Rusya-Ukrayna gündemi ve krize bir bakış!… Ukrayna’nın yıllardır Rusya yanlılarıyla çatışmalar yaşadığı Donbas, Rusya lideri Putin’in Donetsk ve Lugansk’ın bağımsızlığını tanımasıyla krizin merkezi oldu.
Rusya Devlet Başkanı Vladimir Putin, parlamentonun alt kanadı olan Duma’nın Donbas ayrılıkçı yönetimlerinin tanınmasıyla alakalı kararını, ulusa sesleniş yaptığı basın toplantısında tüm kameraların karşısında onayladı.
Rus lider, Ukrayna’nın “dış güçler kontrolü altında” olduğunu ileri sürdüğü konuşmasında “ Ukrayna, SSCB’den kalan alt yapı ve Batı teknolojisi desteğiyle nükleer silah geliştirebilir” dedi.
“UKRAYNA VE RUSYA TEK BİR ÜLKE VE HALKTIR”
Rus lider, “Ukrayna’nın Rusya’dan alınmış topraklarla parça parça oluşturulmuştur” söylemini ileri sürmüştür. “ Günümüz Ukrayna’sı Bolşevik Rusya ve Komünistlerce kurulmuştur” dedi.
Luhanks’ın Rusya’nın tarihsel açıdan bir “parçası” olduğunu söyleyen Putin; “Ukrayna’nın NATO’ya kabulü, Rusya’ya güvenlik tehdididir” dedi.
Putin, Ukraynalı yetkililerin “Rusya ve Rusça konuşanlara karşı mücadele” başlattığının altını çizdi.
NATO’nun “sürekli” genişlemesini “tehdit” olarak gördüğünü belirtti. Rusya’nın NATO’ya girmesinin bir “zaman meselesi” olduğunu belirten Putin, ABD’nin silahlarının Ukrayna’ya yerleştirerek Rusya’nın maruz kaldığı “tehdidi büyüttüğünü” ileri sürmüştür. Genişleme konusunda itirazlarının kabul edilmediğini söyleyen Putin, “ tehdit seviyesinin büyümesinden dolayı gerekli olan tedbirler alınmalıdır” dedi.
YAŞANAN OLAYLARA BİR BAKIŞ:
Bunların ışığında konuyu ele aldığımız zaman 1991 sonrası kurulmaya çalışılan Uluslararası Sistemin yine ve yeniden darbe aldığını görmüş olduk.
Devletlerin toprak bütünlüğü ilkesi 2.Dünya Savaşı sonrasındaki uluslararası hukuk, uluslararası ilişkiler ve BM için ana prensip bir mihenk taşı olduğu bilinmektedir. Şu an Rusya, Ukrayna topraklarının bütünlüğüne karşı sergilediği tavırla bu ilkeyi ihlal etmiştir.
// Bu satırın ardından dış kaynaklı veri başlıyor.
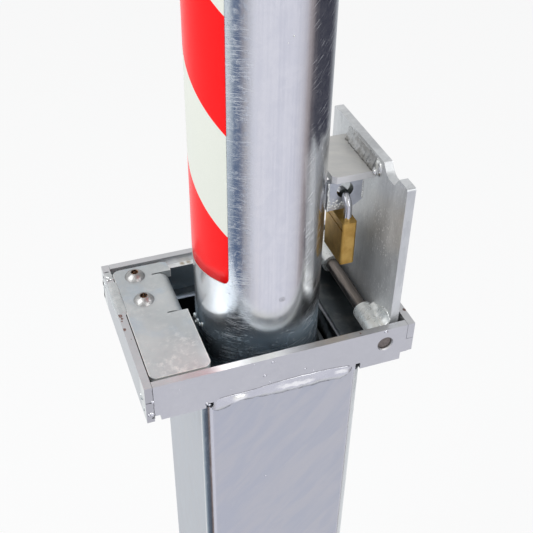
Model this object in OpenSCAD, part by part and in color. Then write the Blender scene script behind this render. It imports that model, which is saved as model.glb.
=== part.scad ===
// Retractable parking post: a galvanised round tube that sinks into a square ground sleeve,
// with a hinged lid, a bolted retaining plate and a padlock.
// Origin: on the post's axis, at the underside of the sleeve's foot plate.
// +Z is up, +X points to the hinged lid, -Y is the front. Heights named "above ground"
// count from the frame's top edge.

/* [Post] */
// Outside diameter of the post tube
post_d = 101.6; // [90:0.1:110]
// Wall of the post tube
post_wall = 3.6; // [2:0.1:6]
// Height of the raised post above ground
post_above = 600; // [500:5:900]
// Height of the raised post's foot, below ground
foot_h = 180; // [120:5:300]
// Depth of the lowered post's top below ground
post_sunk = 53; // [50:1:80]
// Thickness of the top cap
cap_t = 6; // [3:0.5:10]
// Chamfer round the top cap
cap_chamfer = 2; // [0.5:0.5:2.5]
// Thickness of the two square guide plates
guide_t = 6; // [4:0.5:10]
// Depth of the upper guide plate's top face below ground
collar_depth = 58; // [38:1:80]
// Gap between the upper guide plate and the sleeve
collar_gap = 1.2; // [0.8:0.1:1.6]
// Gap between the lower guide plate and the sleeve
foot_guide_gap = 0.4; // [0.3:0.05:0.8]
// How much rounder the guide plates' corners are than the sleeve's
guide_round = 1; // [0.5:0.1:2]
// Leg of the weld between the tube and its upper guide plate
collar_weld_leg = 4; // [2:0.5:5]

/* [Reflective sheet] */
// Thickness of the white sheet
sheet_t = 0.3; // [0.2:0.05:0.5]
// Thickness of the red bands on it
stripe_t = 0.15; // [0.1:0.05:0.3]
// Height of the sheet's lower edge above ground
sheet_bottom = 47; // [20:1:100]
// Height of the sheet
sheet_h = 501; // [300:1:520]
// Angle of the sheet's front edge round the post
sheet_edge_angle = 225.6; // [200:0.2:250]
// Angle that the sheet covers
sheet_span = 160; // [120:1:180]
// Height of one band, measured up the post
stripe_h = 82.7; // [60:0.1:110]
// Height of the first red band's upper end at the front edge, above ground
first_stripe_top = 91.8; // [60:0.1:110]
// Rise of a band for each millimetre round the post
stripe_slope = 0.88; // [0.6:0.01:1.2]

/* [Sleeve] */
// Wall of the square sleeve
sleeve_wall = 4; // [3:0.5:5]
// Least gap between the post tube and the sleeve's back wall
post_gap = 2.2; // [1.8:0.1:6]
// Offset of the post from the sleeve's middle, towards the back
post_off_y = 9; // [4:0.5:12]
// Offset of the post from the sleeve's middle, towards the lid
post_off_x = 3.5; // [0:0.5:6]
// Outer corner radius of the sleeve
sleeve_corner_r = 7.3; // [6:0.1:12]
// Thickness of the foot plate
foot_t = 5; // [4:0.5:10]
// Gap under the lowered post
foot_clear = 2; // [1:0.5:20]
// Diameter of the drain holes
drain_d = 12; // [8:1:16]
// Distance of the drain holes from the sleeve's middle
drain_off = 38; // [30:1:42]

/* [Frame] */
// Room between the sleeve and the frame's ends, left and right
side_room = 43.5; // [42:0.5:60]
// Room between the sleeve and the frame's back face
back_room = 18; // [16:0.5:30]
// Height of the frame
frame_h = 36; // [32:1:38]
// Thickness of the frame's bars
bar_t = 6; // [5:0.5:8]
// Depth of the side bars' fingers at the corners
finger_h = 15; // [10:1:20]
// Gap in the finger joints
finger_gap = 0.3; // [0.1:0.1:0.5]
// Thickness of the floor plate
floor_t = 3.5; // [3:0.5:4]
// Width of the floor plate's seat on the sleeve's wall
floor_seat = 1.4; // [0.8:0.1:1.6]
// Width of the ledge bars
ledge_w = 5.5; // [5:0.5:8]
// Depth of the ledges' tops below ground
seat_deep = 8; // [7.5:0.5:10]
// Rise of the sleeve's front wall into the front bar
tongue_h = 3; // [2:0.5:4]
// Reach of that rise to the left of the sleeve's middle
tongue_left = 57.5; // [50:0.5:58]
// Reach of that rise to the right of the sleeve's middle
tongue_right = 60.5; // [50:0.5:61]
// Width of the left relief notch
relief_left = 6; // [3:0.5:7]
// Width of the right relief notch
relief_right = 4; // [3:0.5:7]
// Height of the left relief notch
relief_left_h = 4.5; // [3:0.5:8]
// Height of the right relief notch
relief_right_h = 6.5; // [3:0.5:8]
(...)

Eski topraklarını tekrardan elde etmek amacıyla girişilen bu davranış biçimi zamanında bizim dış politikamızın pek yakından bizzat yaşadığı bir sorun olmuştur. Bir zamanlar Neo – Osmanlıcılık politikasıyla Türkiye Cumhuriyeti tarafından yapılmaya çalışılan şeyin aynısının burada da yapıldığını gözlemlemekteyiz. Yani şöyle diyebiliriz ki; Putin bu politikayı Anti – Emperyalist bir adam olduğundan ya da SSCB ve Bolşevik seviciliğinden dolayı sergilememektedir. Rus liderinin eski topraklara geri dönme isteği otoriter, popülist ve sağcı siyasetin her zaman belirgin bir parçası olmasından kaynaklıdır.
Bulunan durumda gücün öneminin büyük olduğunu görebiliyoruz ama gücün tek başına bir olgu olmadığını bilmemiz gerekmektedir. Güç, denge ve becerili bir dış siyaset ile işe yarardır. Saldırgan Realizm temelinde olası bir savaşın beklentisiyle alakalı yapılan yorumlar, güç olgusunun yanlış bir yerden kavrandığını bize göstermektedir. Gücün doruk noktası olarak görülen şey savaşmak demek değildir. Önemli olan en az zararla en çok faydaya ulaşmaktır. Düşünülecek en son şey savaş açmaktır. Bu noktada bunları kaçırmamak gerekir. Yaşanan krizin çözülmesi ve her şeyin yoluna girmesi için kaygan bir zeminde ilerler gibi doğru hamleler yaparak, caydırıcılığın dengeli biçimde kullanılması gerekmektedir. Krizin herhangi bir çatışmaya dönüşmeden diplomatik yollarla hallolması gerekmektedir.